In contrast to other cases (compare, e.g.,, Inc. v. Edriver Inc., 653 F.3d 820 (9th Cir. 2011) (noncomparative advertising doesn’t justify disgorgement without some evidence of monetary harm causation), the court here found that “the Lanham Act requires neither proof of diversion nor attribution for disgorgement of profits.… The Lanham Act then permits a defendant to deduct profits that it can prove were not earned due to its violative conduct.” Plus, plaintiff windfalls would be avoided by the bar on double recovery and by the principles of equity.

1 comment:

Giulio said...

Another relevant point might be that the Lanham Act limits all monetary awards to "compensation and not a penalty." It could be that, in framing the issue, courts are implicitly assuming an injury which suffices for statutory standing also suffices to show some type of causation (i.e. an injury that requires compensation). I tend to think the necessary injury for causation is quite different from statutory standing. And in any case, it's unclear to me why all plaintiffs with standing "may seek to eliminate [a] defendant’s ill-gotten gains" without some concrete evidence showing a compensable harm they've suffered. Otherwise, an injunction is probably adequate to address the statutory injury that allows the cause of action.

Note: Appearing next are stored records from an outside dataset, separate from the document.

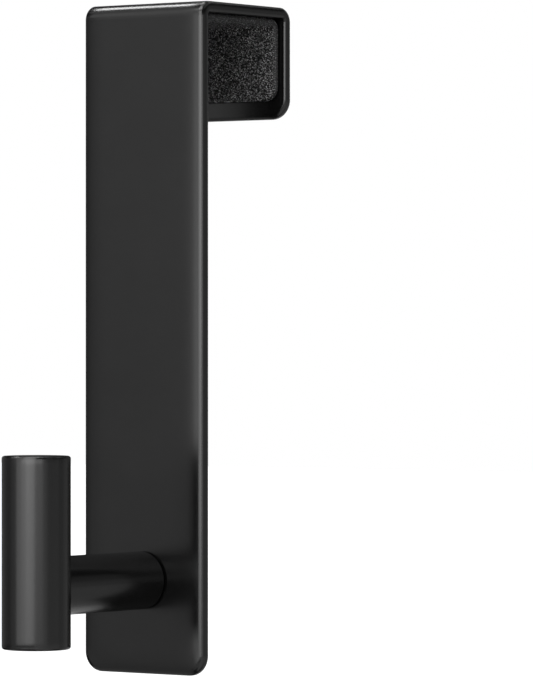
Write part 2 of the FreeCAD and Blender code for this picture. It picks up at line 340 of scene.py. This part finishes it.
def black_oxide(middle):
    """Black oxide on the screw, with the rings that turning left round its middle."""
    material, tree, shader = nodes_of("black_oxide")
    place = add(tree, "TexCoord").outputs["Object"]
    shift = add(tree, "Mapping")
    shift.inputs["Location"].default_value = (0, -middle.y, -middle.z)
    tree.links.new(place, shift.inputs["Vector"])
    rings = add(tree, "TexWave", wave_type="RINGS", rings_direction="Y")
    rings.inputs["Scale"].default_value = 1 / RING_STEP
    rings.inputs["Distortion"].default_value = RING_WAVER
    tree.links.new(shift.outputs["Vector"], rings.inputs["Vector"])
    shader.inputs["Base Color"].default_value = grey(0.02)
    shader.inputs["Metallic"].default_value = 0.6
    stain = spread(tree, grain(tree, place, STAIN_SIZE), *SCREW_ROUGHNESS)
    tree.links.new(stain, shader.inputs["Roughness"])
    normal = bump(tree, rings.outputs["Fac"], RING_DEPTH)
    tree.links.new(normal, shader.inputs["Normal"])
    return material


def dress(node, material):
    """Give a CAD node one material all over."""
    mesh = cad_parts[node].data
    mesh.materials.clear()
    mesh.materials.append(material)


def sponge_path(inner, top, leg_end, corner):
    """The lining's free face in the YZ plane: up the plate side's leg, round both folds and
    down the lip's leg. Gives points at even steps, each with the direction it faces."""
    spots = []
    runs = [((-inner, leg_end), (-inner, top - corner)),
            ((-inner + corner, top), (inner - corner, top)),
            ((inner, top - corner), (inner, leg_end))]
    facings = [(1, 0), (0, -1), (-1, 0)]
    centres = [(-inner + corner, top - corner), (inner - corner, top - corner)]
    for index, ((y0, z0), (y1, z1)) in enumerate(runs):
        length = math.hypot(y1 - y0, z1 - z0)
        steps = round(length / PORE_STEP)
        for k in range(steps + 1):
            t = k / steps
            spots.append(((y0 + (y1 - y0) * t, z0 + (z1 - z0) * t), facings[index]))
        if index < 2:
            centre = centres[index]
            first = math.pi - index * math.pi / 2
            for k in range(1, FOLD_SEGMENTS):
                angle = first - k / FOLD_SEGMENTS * math.pi / 2
                out = (math.cos(angle), math.sin(angle))
                point = (centre[0] + corner * out[0], centre[1] + corner * out[1])
                spots.append((point, (-out[0], -out[1])))
    return spots


def labyrinth(x, y, z):
    """0 on a sponge's cell walls and up to 1 in its pores."""
    winding = abs(noise.noise(Vector((x, y, z)) / WALL_SIZE))
    speck = noise.noise(Vector((z, x, y)) / SPECK_SIZE)
    return min(1.0, winding * WALL_STEEPNESS) * WALL_SHARE + max(0.0, speck) * SPECK_SHARE


def sheet_section(half, columns):
    """The sheet's section across the strip, from one side's back over the free face to the
    other side's back: places across, with depths under the free face."""
    rim = []
    for k in range(RIM_ROWS + 1):
        share = k / RIM_ROWS
        groove = GROOVE_DEPTH * max(0.0, 1 - share * SHEET / GROOVE_HEIGHT) ** 2
        rim.append((half - groove, SHEET * (1 - share)))
    across = [(half * (1 - 2 * c / columns), 0.0) for c in range(columns + 1)]
    return rim[:-1] + across + [(-x, depth) for x, depth in rim[::-1][1:]]


def sponge_piece():
    """One sheet of sponge folded into the strip: pitted free face, worn-round rim, and a flat
    back that lies on the steel."""
    low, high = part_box("foam_liner")
    half_width = (high.x - low.x) / 2
    spots = sponge_path(high.y - SHEET, high.z - SHEET, low.z, FOLD_RADIUS)
    columns = round(2 * half_width / PORE_STEP)
    line = np.array([point for point, facing in spots])
    lengths = np.concatenate([[0], np.cumsum(np.hypot(*np.diff(line, axis=0).T))])
    vertices, faces = [], []
    starts = []
    for i, ((y, z), facing) in enumerate(spots):
        left = min(lengths[i], lengths[-1] - lengths[i])
        half = half_width
        if left < SHEET_CORNER:
            half -= SHEET_CORNER - math.sqrt(SHEET_CORNER ** 2 - (SHEET_CORNER - left) ** 2)
        section = sheet_section(half, columns)
        starts.append(len(vertices))
        for index, (x, depth) in enumerate(section):
            at = Vector((x, y - facing[0] * depth, z - facing[1] * depth))
            pit = PORE_DEPTH * labyrinth(*at)
            if depth == 0:
                near = max(0.0, 1 - min(half - abs(x), left) / WORN_WIDTH)
                inward = pit + WORN_DEPTH * near ** 2
                at.y -= facing[0] * inward
                at.z -= facing[1] * inward
            elif 0 < index < len(section) - 1:
                at.x -= math.copysign(pit + SIDE_LOSS, x)
            vertices.append(tuple(at))
    width = len(section)
    for a, b in zip(starts, starts[1:]):
        for j in range(width - 1):
            faces.append((a + j, b + j, b + j + 1, a + j + 1))
        faces.append((a + width - 1, b + width - 1, b, a))
    for start in (starts[0], starts[-1]):
        faces.append(tuple(range(start, start + width)))
    mesh = bpy.data.meshes.new("sponge_lining")
    mesh.from_pydata(vertices, [], faces)
    mesh.update()
    piece = link("sponge_lining", mesh)
    for polygon in mesh.polygons:
        polygon.use_smooth = True
    mesh.materials.append(sponge_material(half_width))
    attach(piece, "root")
    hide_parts("foam_liner")


def seen_rays(tree):
    """1 for camera, glossy and transmission rays, and 0 for the rays that light things."""
    path = add(tree, "LightPath")
    seen = arithmetic(tree, "MAXIMUM", path.outputs["Is Camera Ray"],
                      path.outputs["Is Glossy Ray"])
    return arithmetic(tree, "MAXIMUM", seen, path.outputs["Is Transmission Ray"])


def studio_world():
    """Soft light from all round, and white where it is seen."""
    world = bpy.data.worlds.new("studio")
    bpy.context.scene.world = world
    world.use_nodes = True
    tree = world.node_tree
    light = tree.nodes["Background"]
    light.inputs["Strength"].default_value = AMBIENT
    light.inputs["Color"].default_value = (1, 1, 1, 1)
    white = add(tree, "Background")
    white.inputs["Color"].default_value = (1, 1, 1, 1)
    mix = add(tree, "MixShader")
    tree.links.new(seen_rays(tree), mix.inputs["Fac"])
    tree.links.new(light.outputs[0], mix.inputs[1])
    tree.links.new(white.outputs[0], mix.inputs[2])
    tree.links.new(mix.outputs[0], tree.nodes["World Output"].inputs["Surface"])


def studio_floor():
    """White floor that takes the hook's shadow and fades to pure white away from it."""
    mesh = bpy.data.meshes.new("floor")
    h = FLOOR_HALF
    mesh.from_pydata([(-h, -h, 0), (h, -h, 0), (h, h, 0), (-h, h, 0)], [], [(0, 1, 2, 3)])
    floor = link("floor", mesh)
    floor.location.z = FLOOR_HEIGHT
    material, tree, shader = nodes_of("floor")
    shader.inputs["Base Color"].default_value = (0.8, 0.8, 0.8, 1)
    shader.inputs["Roughness"].default_value = 0.8
    place = add(tree, "TexCoord").outputs["Object"]
    away = add(tree, "VectorMath", operation="LENGTH")
    tree.links.new(place, away.inputs[0])
    glow = spread(tree, away.outputs["Value"], *FLOOR_GLOW, *FLOOR_FADE)
    shader.inputs["Emission Color"].default_value = (1, 1, 1, 1)
    glow = arithmetic(tree, "MULTIPLY", glow, seen_rays(tree))
    tree.links.new(glow, shader.inputs["Emission Strength"])
    mesh.materials.append(material)
    floor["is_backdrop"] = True


def toward(azimuth, elevation):
    """Unit vector from the hook. Azimuth 0 is straight in front and 90 is its right side."""
    a, e = math.radians(azimuth), math.radians(elevation)
    return Vector((math.sin(a) * math.cos(e), -math.cos(a) * math.cos(e), math.sin(e)))


def card(name, mesh, level):
    """A grey card that only the coat's reflections see."""
    piece = link(name, mesh)
    material = bpy.data.materials.new(name)
    material.use_nodes = True
    tree = material.node_tree
    tree.nodes.remove(tree.nodes["Principled BSDF"])
    glow = add(tree, "Emission")
    glow.inputs["Strength"].default_value = level
    tree.links.new(glow.outputs[0], tree.nodes["Material Output"].inputs["Surface"])
    mesh.materials.append(material)
    for ray in ("camera", "diffuse", "transmission", "shadow", "volume_scatter"):
        setattr(piece, "visible_" + ray, False)
    piece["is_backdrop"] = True


def patch(first, last, low, high, radius):
    """Part of a sphere round the hook, from one azimuth and elevation to another. What would
    lie under the floor is drawn in to lie over it, seen from the hook at the same angles."""
    across = max(2, round(abs(last - first) / CARD_STEP[0]))
    up = max(2, round(abs(high - low) / CARD_STEP[1]))
    drop = (CENTRE.z - FLOOR_HEIGHT) * radius / (DOME_RADIUS + DOME_GAP)
    vertices, faces = [], []
    for i in range(across + 1):
        for j in range(up + 1):
            out = toward(first + (last - first) * i / across, low + (high - low) * j / up)
            reach = min(radius, drop / max(-out.z, 1e-6))
            vertices.append(tuple(CENTRE + out * reach))
    for i in range(across):
        for j in range(up):
            k = i * (up + 1) + j
            faces.append((k, k + 1, k + up + 2, k + up + 1))
    mesh = bpy.data.meshes.new("patch")
    mesh.from_pydata(vertices, [], faces)
    return mesh


def softbox(name, first, last, low, high, level):
    """A square-on softbox that fills given angles as the hook sees it."""
    middle = (low + high) / 2
    lamp = bpy.data.lights.new(name, "AREA")
    lamp.shape = "RECTANGLE"
    span = math.radians(last - first) * math.cos(math.radians(middle))
    lamp.size = 2 * LAMP_DISTANCE * math.tan(span / 2)
    lamp.size_y = 2 * LAMP_DISTANCE * math.tan(math.radians(high - low) / 2)
    lamp.energy = level * math.pi * lamp.size * lamp.size_y
    box = link(name, lamp)
    out = toward((first + last) / 2, middle)
    box.location = CENTRE + out * LAMP_DISTANCE
    box.rotation_mode = "QUATERNION"
    box.rotation_quaternion = out.to_track_quat("Z", "Y")
    box.visible_camera = False


def camera():
    """The photograph's view."""
    lens = bpy.data.cameras.new("camera")
    lens.lens = LENS
    lens.sensor_width = SENSOR
    lens.clip_start, lens.clip_end = 0.1, 100.0
    eye = link("camera", lens)
    eye.location = CAMERA_PLACE
    eye.rotation_euler = (math.pi / 2, 0, VIEW_AZIMUTH)
    bpy.context.scene.camera = eye


camera()
studio_world()
studio_floor()
card("dark_dome", patch(-180, 180, -90, 90, DOME_RADIUS), DOME_LEVEL)
for name, (*angles, level) in CARDS.items():
    card(name, patch(*angles, CARD_RADIUS), level)
for name, numbers in LAMPS.items():
    softbox(name, *numbers)

low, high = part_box("strap")
dress("strap", powder_coat("coated_strip", STRIP_CROWN,
                           (("X", low.x, -1), ("X", high.x, 1), ("Z", low.z, -1))))
dress("post", powder_coat("coated_post"))
low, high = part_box("hook_bar")
dress("hook_bar", powder_coat("coated_bar", BAR_CROWN, (("Z", low.z, -1), ("Z", high.z, 1))))
low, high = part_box("mounting_screw")
dress("mounting_screw", black_oxide((low + high) / 2))
sponge_piece()

bpy.context.scene.view_settings.view_transform = "Standard"

low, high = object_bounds()
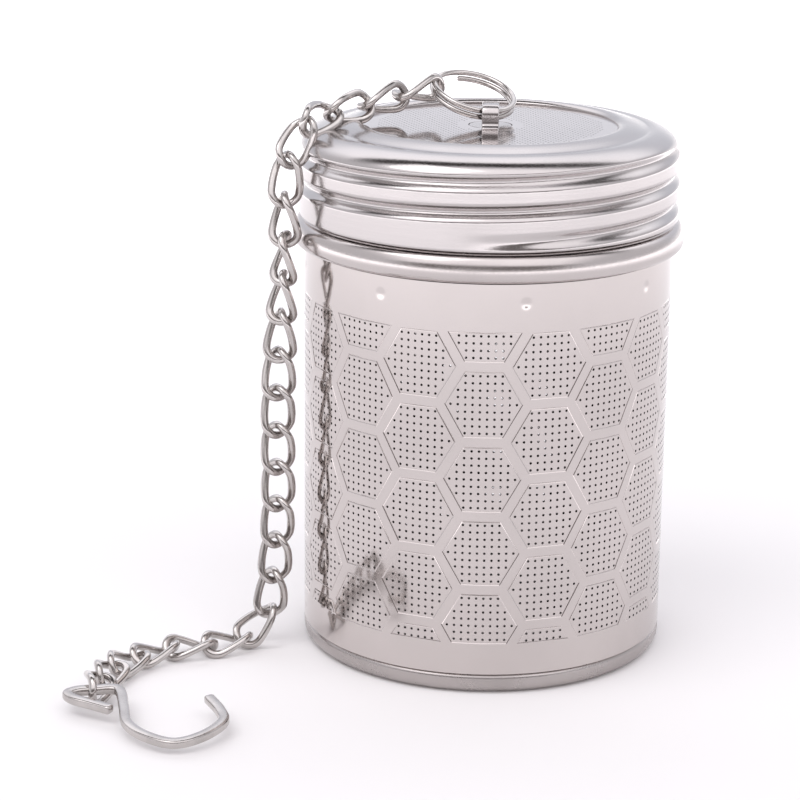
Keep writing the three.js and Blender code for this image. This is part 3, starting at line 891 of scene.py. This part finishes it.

Also, the "lower burden" language is flat wrong, at least in practice. Perhaps the court was referring to the fact that, in many circuits, disgorgement technically doesn't require causation (query whether the "compensation not a penalty" clause really allows that practice). In my experience, very few (if any) courts actually disgorge profits without some proof of causation. The bigger concern I encounter is when there's at least some evidence of compensable harm, courts then open the remedial floodgates without tailoring relief. The PODS case out of Florida several years ago comes to mind. The Wal-Mart/backyard BBQ case also comes to mind, though the award there was wiped out on appeal and I believe the parties have since settled.